__Written task__
Exactly reproduce the lines from the line that has "bpy.data.objects.remove(obj)" down to the last line of the entries, inclusive.

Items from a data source
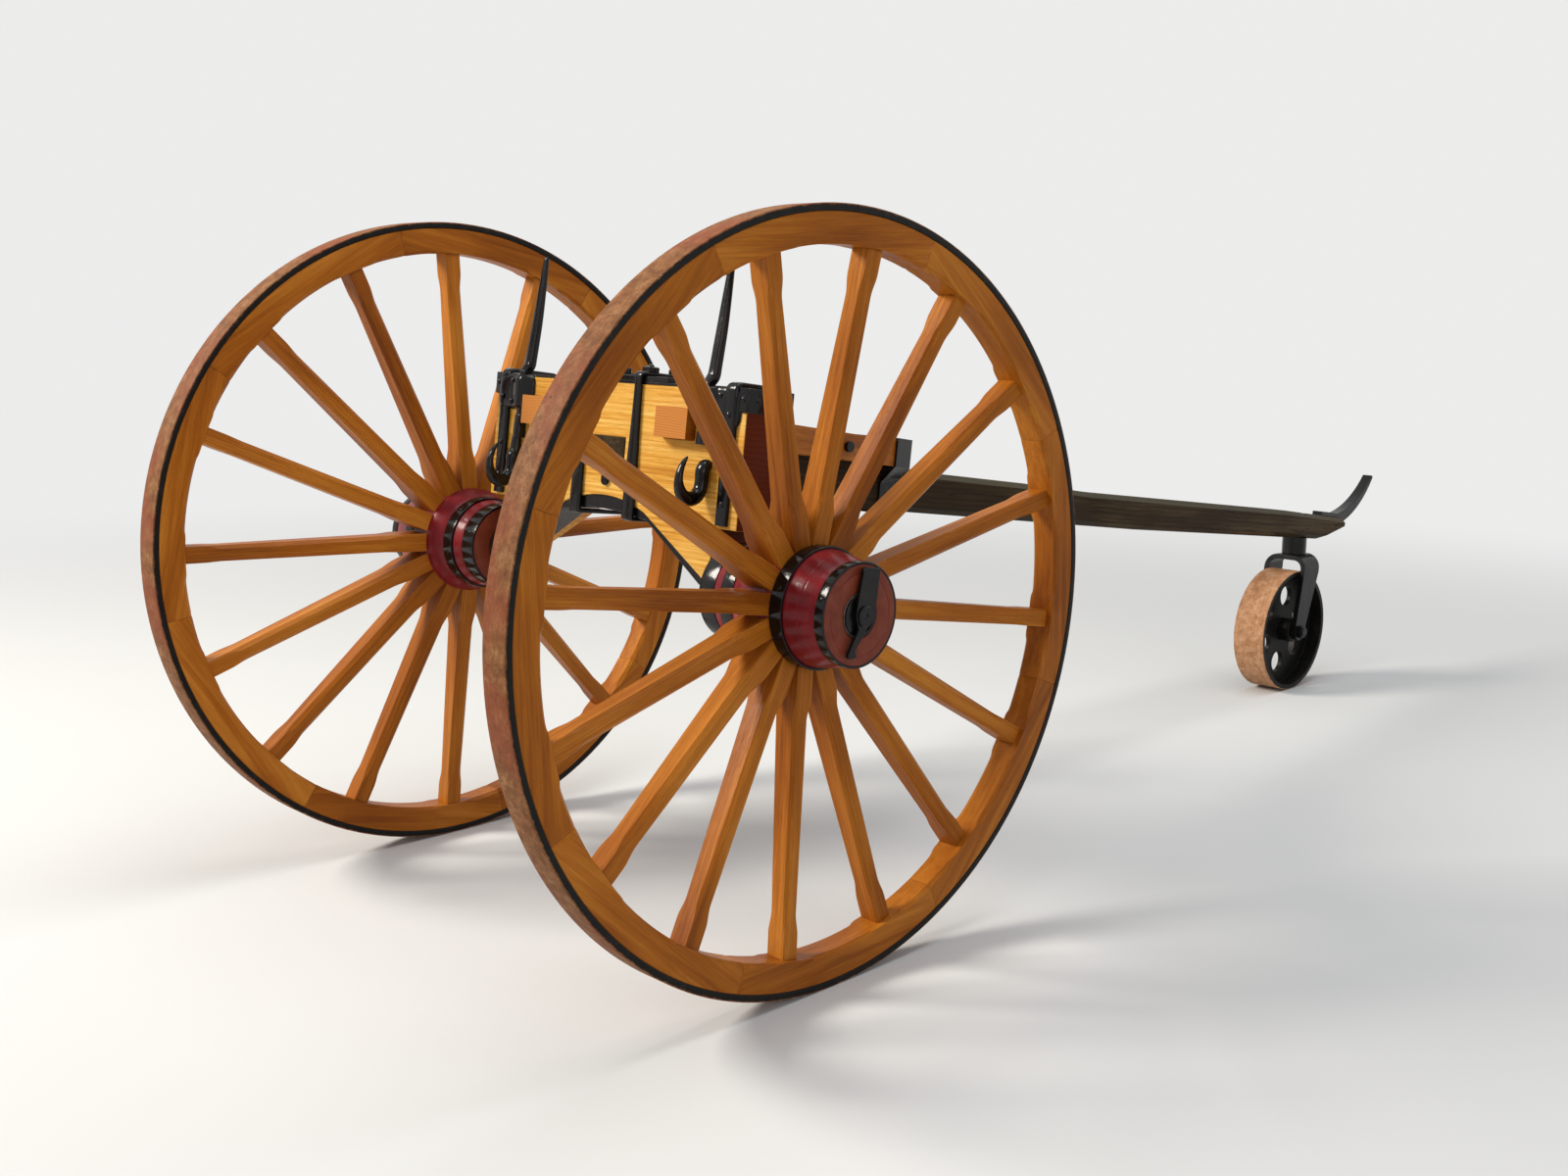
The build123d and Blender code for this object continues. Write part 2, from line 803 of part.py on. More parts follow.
# name, side of the carriage, height of the hook's eye
end_fittings = (
    ("near", -1, near_hook_height),
    ("far", 1, far_hook_height),
)
for name, hand, hook_height in end_fittings:
    with BuildPart() as end_iron:
        with BuildSketch(side.offset(-hand * end_strap_offset)):
            with BuildLine():
                Polyline(
                    (block_rear, strap_foot),
                    (strap_rear, strap_foot),
                    (strap_rear, strap_top - end_strap_corner),
                    (strap_rear + end_strap_corner, strap_top),
                    (strap_front - end_strap_corner, strap_top),
                    (strap_front, strap_top - end_strap_corner),
                    (strap_front, strap_foot),
                    (block_front, strap_foot),
                    (block_front, plate_top),
                    (block_rear, plate_top),
                    close=True,
                )
            make_face()
        extrude(amount=end_strap_width / 2, both=True)
        with BuildSketch(cross.offset(strap_rear)):
            with Locations((hand * keeper_offset, keeper_middle)):
                RectangleRounded(keeper_width, keeper_height, 10)
        extrude(amount=strap_thickness)
        with BuildSketch(deck.offset(plate_top)):
            with BuildLine():
                Polyline(
                    (block_rear, hand * keeper_offset),
                    (block_rear, hand * block_half_length),
                    (block_front, hand * block_half_length),
                    (block_front, hand * cap_side),
                    (cap_rear, hand * cap_side),
                    (cap_rear, hand * keeper_offset),
                    close=True,
                )
            make_face()
        extrude(amount=-cap_drop)
        with BuildSketch(deck.offset(keeper_middle)):
            with Locations((stake_place, hand * stake_offset)):
                Rectangle(stake_thickness + 2 * strap_thickness, stake_thickness + 2 * strap_thickness)
        extrude(amount=keeper_height / 2 - strap_thickness, both=True)
        with BuildSketch(side.offset(-hand * stake_offset)):
            with Locations((block_front, keeper_middle)):
                Rectangle(2 * block_thickness, keeper_height)
        extrude(amount=stake_thickness / 2 + strap_thickness, both=True, mode=Mode.SUBTRACT)
        with BuildSketch(deck.offset(keeper_middle)):
            with Locations((stake_place, hand * stake_offset)):
                Rectangle(stake_thickness + 2 * seat_gap, stake_thickness + 2 * seat_gap)
        extrude(amount=keeper_height, both=True, mode=Mode.SUBTRACT)
    finish(end_iron, f"{name}_end_iron")

    # Stake: a square bar held in the keeper, leaning forward above the block
    with BuildPart() as stake:
        for height, lean, thickness in stake_sections:
            with BuildSketch(deck.offset(height)):
                with Locations((stake_place + lean, hand * stake_offset)):
                    Rectangle(thickness, thickness)
        loft(ruled=True)
    finish(stake, f"{name}_stake")

    # Open chain hook on the block's rear face
    hook_bottom = hook_height - hook_eye - hook_floor
    with BuildPart() as chain_hook:
        with BuildSketch(side.offset(-hand * hook_offset)):
            with BuildLine():
                Polyline(
                    (hook_front, hook_bottom + hook_radius),
                    (hook_front, hook_top),
                    (hook_front - 8, hook_top),
                    (hook_throat, hook_height + hook_rise - 18),
                    (hook_throat, hook_height),
                )
                ThreePointArc(
                    (hook_throat, hook_height),
                    (hook_middle, hook_height - hook_eye),
                    (hook_back, hook_height),
                )
                Polyline(
                    (hook_back, hook_height),
                    (hook_back + 5, hook_height + hook_rise - 20),
                    (hook_back + 18, hook_height + hook_rise),
                    (hook_back + 7, hook_height + hook_rise - 1),
                    (hook_back - hook_prong + 3, hook_height + hook_rise - 28),
                    (hook_back - hook_prong, hook_height),
                    (hook_back - hook_prong, hook_bottom + hook_radius),
                )
                ThreePointArc(
                    (hook_back - hook_prong, hook_bottom + hook_radius),
                    (hook_front - hook_radius, hook_bottom),
                    (hook_front, hook_bottom + hook_radius),
                )
            make_face()
        extrude(amount=hook_width / 2, both=True)
    finish(chain_hook, f"{name}_chain_hook")

# Iron tongue under the pole's tenon, rounded at its lower end
tongue_radius = tongue_width / 2
tongue_top = pole_tenon_bottom - seat_gap
with BuildPart() as tail_tongue:
    with BuildSketch(cross.offset(block_rear - tongue_thickness)):
        with Locations((tongue_offset, tongue_top - (tongue_length - tongue_radius) / 2)):
            Rectangle(tongue_width, tongue_length - tongue_radius)
        with Locations((tongue_offset, tongue_top - tongue_length + tongue_radius)):
            Circle(tongue_radius)
    extrude(amount=tongue_thickness)
finish(tail_tongue, "tail_tongue")

# Nose hook: strap on the pole's nose, turned up to a point.
nose_strap_top = height_at(pole_tops, pole_front - nose_strap)
with BuildPart() as nose_hook:
    with BuildSketch(side):
        with BuildLine():
            Polyline(
                (pole_front - nose_strap, nose_strap_top + nose_strap_thickness),
                (pole_front - nose_strap, nose_strap_top + seat_gap),
                (pole_front + seat_gap, nose_top + seat_gap),
                (pole_front + seat_gap, nose_top - nose_thickness + 4),
            )
            ThreePointArc(
                (pole_front + seat_gap, nose_top - nose_thickness + 4),
                (pole_front + 0.54 * nose_hook_reach, nose_top + 0.24 * nose_hook_rise),
                (pole_front + nose_hook_reach, nose_top + nose_hook_rise),
            )
            Line(
                (pole_front + nose_hook_reach, nose_top + nose_hook_rise),
                (pole_front + nose_hook_reach - 10, nose_top + nose_hook_rise + 8),
            )
            ThreePointArc(
                (pole_front + nose_hook_reach - 10, nose_top + nose_hook_rise + 8),
                (pole_front + 0.47 * nose_hook_reach, nose_top + 0.41 * nose_hook_rise),
                (pole_front - 10, nose_top + nose_strap_thickness + 3),
            )
            Line(
                (pole_front - 10, nose_top + nose_strap_thickness + 3),
                (pole_front - nose_strap, nose_strap_top + nose_strap_thickness),
            )
        make_face()
    extrude(amount=nose_hook_width / 2, both=True)
finish(nose_hook, "nose_hook")

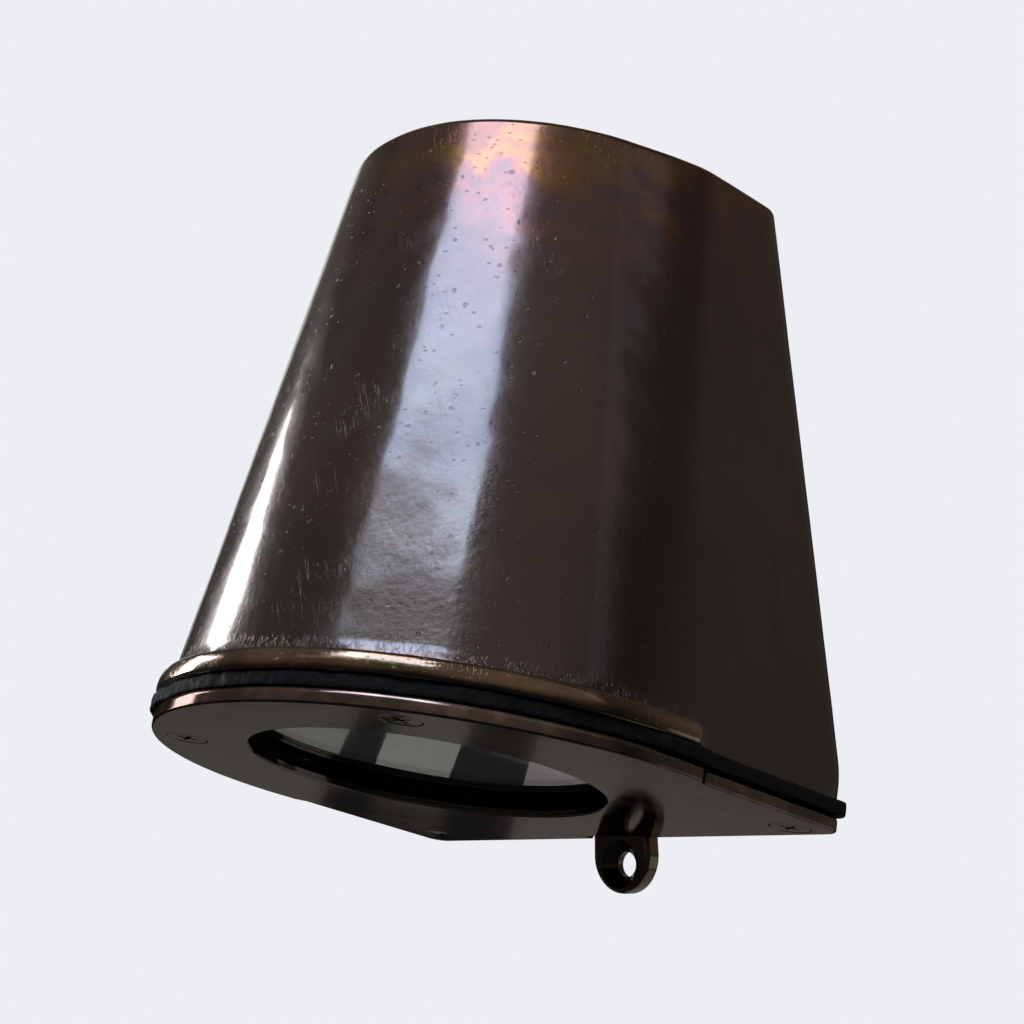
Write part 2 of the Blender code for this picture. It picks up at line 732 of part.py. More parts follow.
def pin_slot(half_width, start, end, side):
    """Outline of a curved slot about the lamp axis."""
    base = 0.0 if side > 0 else math.pi
    outer = arc((0, 0), PIN_SPACING + half_width, base + start, base + end, 3)
    inner = arc((0, 0), PIN_SPACING - half_width, base + end, base + start, 3)
    tip = (PIN_SPACING * math.cos(base + end), PIN_SPACING * math.sin(base + end))
    tail = (PIN_SPACING * math.cos(base + start), PIN_SPACING * math.sin(base + start))
    cap_end = arc(tip, half_width, base + end, base + end + math.pi, 6)[1:-1]
    cap_start = arc(tail, half_width, base + start + math.pi, base + start + 2 * math.pi, 6)[1:-1]
    return outer + cap_end + inner + cap_start


def make_holder():
    spot = (0, OPENING_Y, 0)
    profile = [
        (0, HOLDER_TOP),
        (HOLDER_RADIUS - 1 * MM, HOLDER_TOP),
        (HOLDER_RADIUS, HOLDER_TOP - 1 * MM),
        (HOLDER_RADIUS, HOLDER_BOTTOM + 1 * MM),
        (HOLDER_RADIUS - 1 * MM, HOLDER_BOTTOM),
        (0, HOLDER_BOTTOM),
    ]
    holder = turned("lampholder", profile, CERAMIC, cover_axis, spot, 32)
    face = HOLDER_BOTTOM - 1 * MM
    for index, side in enumerate((-1, 1)):
        neck = sheet_mesh([pin_slot(PIN_NECK_RADIUS + 0.4 * MM, 0, LAMP_TWIST, side)], 6 * MM)
        cut(holder, cover_place(f"pin_neck_slot_{index}", neck, None, (0, OPENING_Y, face)))
        pocket = sheet_mesh([pin_slot(PIN_HEAD_RADIUS + 0.5 * MM, 0, LAMP_TWIST, side)], 6.5 * MM)
        spot = (0, OPENING_Y, HOLDER_BOTTOM + 2.6 * MM)
        cut(holder, cover_place(f"pin_pocket_{index}", pocket, None, spot))
        angle = LAMP_TWIST + (math.pi if side < 0 else 0)
        x = PIN_SPACING * math.cos(angle)
        y = OPENING_Y + PIN_SPACING * math.sin(angle)
        key = disc(PIN_HEAD_RADIUS + 0.5 * MM, 6 * MM, 14)
        cut(holder, cover_place(f"pin_key_{index}", key, None, (x, y, face)))
        wire = disc(1.5 * MM, 6 * MM, 10)
        spot = (side * 9.5 * MM, OPENING_Y, HOLDER_TOP - 3.5 * MM)
        hole = cover_place(f"wire_hole_{index}", wire, None, spot)
        hole.rotation_euler = (0, side * math.pi / 2, 0)
        cut(holder, hole)
        tapping = disc(1.8 * MM, 4.5 * MM, 10)
        spot = (0, OPENING_Y + side * 10 * MM, HOLDER_TOP - 3.5 * MM)
        cut(holder, cover_place(f"holder_tapping_{index}", tapping, None, spot))
    return holder


# ---------------------------------------------------------------- bracket and wiring


def make_bracket():
    """A folded strip: one leg on the wall pads, the other under the crown over the lamp."""
    pad = -(BACK_WALL + PAD_HEIGHT) - GAP
    foot = from_wall(0, pad, BRACKET_FOOT_Z)
    # The legs meet where the wall leg reaches the level of the holder's top.
    wall_leg = Vector((from_wall(0, pad, 50 * MM)[1] - foot[1], from_wall(0, pad, 50 * MM)[2] - foot[2]))
    wall_leg.normalize()
    inward = Vector((-wall_leg.y, wall_leg.x))
    top = BRACKET_LEVEL + BRACKET_THICKNESS
    outer_rise = (top - foot[2]) / wall_leg.y
    outer_corner = (foot[1] + wall_leg.x * outer_rise, top)
    inner_foot = (foot[1] + inward.x * BRACKET_THICKNESS, foot[2] + inward.y * BRACKET_THICKNESS)
    inner_rise = (BRACKET_LEVEL - inner_foot[1]) / wall_leg.y
    inner_corner = (inner_foot[0] + wall_leg.x * inner_rise, BRACKET_LEVEL)
    tip = OPENING_Y - 15 * MM
    upper = [(foot[1], foot[2]), outer_corner, (tip, top)]
    lower = [(tip, BRACKET_LEVEL), inner_corner, inner_foot]
    mesh = sheet_mesh([upper + lower], 2 * BRACKET_HALF_WIDTH)
    # Turn the sheet so that its outline lies in the YZ plane and its thickness along X.
    turn = Matrix(((0, 0, 1, 0), (1, 0, 0, 0), (0, 1, 0, 0), (0, 0, 0, 1)))
    mesh.transform(at(-BRACKET_HALF_WIDTH, 0, 0) @ turn)
    bracket = cover_place("holder_bracket", mesh, STEEL)
    for index, z in enumerate(BRACKET_SCREW_Z):
        hole = disc(2.4 * MM, 12 * MM, 14)
        spot = place(f"bracket_hole_{index}", hole, None, wall_frame, (0, -4 * MM, z), (math.pi / 2, 0, 0))
        cut(bracket, spot)
    for index, side in enumerate((-1, 1)):
        hole = disc(1.9 * MM, 8 * MM, 10)
        spot = (0, OPENING_Y + side * 10 * MM, BRACKET_LEVEL - 3 * MM)
        cut(bracket, cover_place(f"holder_hole_{index}", hole, None, spot))
    return bracket


def make_bracket_screws():
    seat = -(BACK_WALL + PAD_HEIGHT) - BRACKET_THICKNESS - 2 * GAP
    for index, z in enumerate(BRACKET_SCREW_Z):
        sizes = (4.0 * MM, 2.4 * MM, 1.95 * MM, 8.0 * MM)
        pan_screw(f"bracket_screw_{index + 1}", sizes, wall_frame, (0, seat, z), (math.pi / 2, 0, 0))
    for index, side in enumerate((-1, 1)):
        sizes = (3.0 * MM, 1.8 * MM, 1.45 * MM, 5.0 * MM)
        spot = (0, OPENING_Y + side * 10 * MM, BRACKET_LEVEL + BRACKET_THICKNESS + GAP)
        pan_screw(f"holder_screw_{index + 1}", sizes, cover_axis, spot)


def make_earth_point():
    seat = -(BACK_WALL + PAD_HEIGHT) - GAP
    outward = (math.pi / 2, 0, 0)
    thickness = 0.8 * MM
    washer = sheet_mesh([circle(4.6 * MM, 16), circle(2.3 * MM, 12)], thickness)
    place("earth_washer", washer, BRASS, wall_frame, (EARTH_X, seat, EARTH_Z), outward)
    seat -= thickness + GAP
    sizes = (4.0 * MM, 2.4 * MM, 1.95 * MM, 6.5 * MM)
    pan_screw("earth_screw", sizes, wall_frame, (EARTH_X, seat, EARTH_Z), outward, BRASS)


BLOCK_SIZE = (24 * MM, 12 * MM, 14 * MM)
BLOCK_Z = 17.0 * MM  # centre height of the terminal block, wall frame
BLOCK_PITCH = 7.5 * MM


def make_terminal_block():
    """A three-way block on the wall leg of the bracket."""
    leg_face = -(BACK_WALL + PAD_HEIGHT) - BRACKET_THICKNESS - 2 * GAP
    centre = (0, leg_face - BLOCK_SIZE[1] / 2, BLOCK_Z)
    block = place("terminal_block", box(*BLOCK_SIZE), WHITE_PLASTIC, wall_frame, centre)
    bevel(block, 0.8 * MM, 1)
    front = leg_face - BLOCK_SIZE[1]
    for column in (-1, 0, 1):
        x = column * BLOCK_PITCH
        channel = disc(1.7 * MM, BLOCK_SIZE[2] + 6 * MM, 10)
        spot = (x, front + 7.5 * MM, BLOCK_Z - 10 * MM)
        cut(block, place(f"channel_{column}", channel, None, wall_frame, spot))
        for row in (-1, 1):
            z = BLOCK_Z + row * 3.6 * MM
            well = disc(2.0 * MM, 5.2 * MM, 10)
            place_at = (x, front + 4.2 * MM, z)
            cut(block, place(f"well_{column}_{row}", well, None, wall_frame, place_at, (math.pi / 2, 0, 0)))
            place(
                f"terminal_screw_{column + 2}_{(row + 3) // 2}",
                disc(1.6 * MM, 2.6 * MM, 8),
                BRASS,
                wall_frame,
                (x, front + 3.6 * MM, z),
                (math.pi / 2, 0, 0),
            )


def make_grommet():
    """A rubber bush in the cable entry, with a lip on each face of the back wall."""
    inner = 3.2 * MM
    neck = ENTRY_RADIUS - GAP
    lip = ENTRY_RADIUS + 1.8 * MM
    face = BACK_WALL + GAP
    profile = [
        (inner, face + 3.5 * MM),
        (inner + 1.6 * MM, face + 3.5 * MM),
        (lip, face + 1.6 * MM),
        (lip, face),
        (neck, face),
        (neck, 0.4 * MM),
        (inner, 0.4 * MM),
    ]
    spot = (0, 0, ENTRY_Z)
    outward = (math.pi / 2, 0, 0)
    turned("cable_grommet", profile, RUBBER, wall_frame, spot, 24, ring=True, rotation=outward)


def make_wires():
    """The wires from the terminal block to the holder and the earth screw."""
    front = -(BACK_WALL + PAD_HEIGHT) - BRACKET_THICKNESS - 2 * GAP - BLOCK_SIZE[1]
    top = BLOCK_Z + BLOCK_SIZE[2] / 2
    depth = front + 7.5 * MM
    for name, side, look in (("live_wire", -1, BROWN_PVC), ("neutral_wire", 1, BLUE_PVC)):
        x = side * BLOCK_PITCH
        entry = (side * 12.5 * MM, OPENING_Y, HOLDER_TOP - 3.5 * MM)
        route = [
            from_wall(x, depth, top - 3.5 * MM),
            from_wall(x, depth, top + 1.5 * MM),
            from_wall(x * 1.5, depth - 1 * MM, top + 6 * MM),
            (side * 19 * MM, 8 * MM, entry[2] - 3 * MM),
            (side * 21 * MM, -2 * MM, entry[2] - 1 * MM),
            (side * 19.0 * MM, entry[1] - 0.5 * MM, entry[2]),
            (side * 15.5 * MM, entry[1], entry[2]),
            entry,
        ]
        tube(name, route, 1.0 * MM, look)
    bottom = BLOCK_Z - BLOCK_SIZE[2] / 2
    end_y = -(BACK_WALL + PAD_HEIGHT) - GAP - 0.4 * MM
    route = [
        from_wall(0, depth, bottom + 3.5 * MM),
        from_wall(0, depth, bottom - 1.5 * MM),
        from_wall(3 * MM, depth - 0.5 * MM, bottom - 6 * MM),
        from_wall(10 * MM, -17 * MM, EARTH_Z + 13 * MM),
        from_wall(19 * MM, -13 * MM, EARTH_Z + 11 * MM),
        from_wall(EARTH_X - 0.5 * MM, -10.4 * MM, EARTH_Z + 9.5 * MM),
        from_wall(EARTH_X, end_y, EARTH_Z + 6.6 * MM),
        from_wall(EARTH_X, end_y, EARTH_Z + 5.9 * MM),
    ]
    tube("earth_wire", route, 1.0 * MM, GREEN_PVC)


make_hood()
make_cover_plate()
make_cover_gasket()
make_cover_screws()
make_lens()
make_clamp()
make_lamp()
make_holder()
make_bracket()
make_bracket_screws()
make_earth_point()
make_terminal_block()
make_grommet()
make_wires()
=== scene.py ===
"""Looks of the hooded wall downlight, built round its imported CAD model.

The hood, the cover plate, the gasket, the cross-headed screws, the glass with its seal, the glare cone,
the lamp and the cable grommet get finer meshes in place of their CAD nodes. The other nodes keep their
CAD mesh and get a material. Meshes are worked out in the cover frame, whose z axis is the normal of the
cover plate, and are then moved to the wall frame.
"""

import json
import math
import bmesh
import bpy
import numpy as np
from mathutils import Matrix, Vector, noise


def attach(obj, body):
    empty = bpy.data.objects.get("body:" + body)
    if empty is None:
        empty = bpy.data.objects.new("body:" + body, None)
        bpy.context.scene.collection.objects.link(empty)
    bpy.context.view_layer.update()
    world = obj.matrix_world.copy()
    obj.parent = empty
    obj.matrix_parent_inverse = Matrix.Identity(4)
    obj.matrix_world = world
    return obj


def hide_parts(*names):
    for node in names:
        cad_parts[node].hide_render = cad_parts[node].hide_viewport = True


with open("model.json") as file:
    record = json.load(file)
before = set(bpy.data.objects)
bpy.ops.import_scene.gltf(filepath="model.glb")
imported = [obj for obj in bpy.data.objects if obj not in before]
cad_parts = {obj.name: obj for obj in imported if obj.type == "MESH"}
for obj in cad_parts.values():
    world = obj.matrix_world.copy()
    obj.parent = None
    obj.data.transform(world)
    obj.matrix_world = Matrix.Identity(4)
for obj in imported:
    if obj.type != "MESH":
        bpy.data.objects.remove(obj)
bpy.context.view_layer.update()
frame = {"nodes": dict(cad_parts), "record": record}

MM = 0.001
GAP = 0.3 * MM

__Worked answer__
        bpy.data.objects.remove(obj)
bpy.context.view_layer.update()
frame = {"nodes": dict(cad_parts), "record": record}

MM = 0.001
GAP = 0.3 * MM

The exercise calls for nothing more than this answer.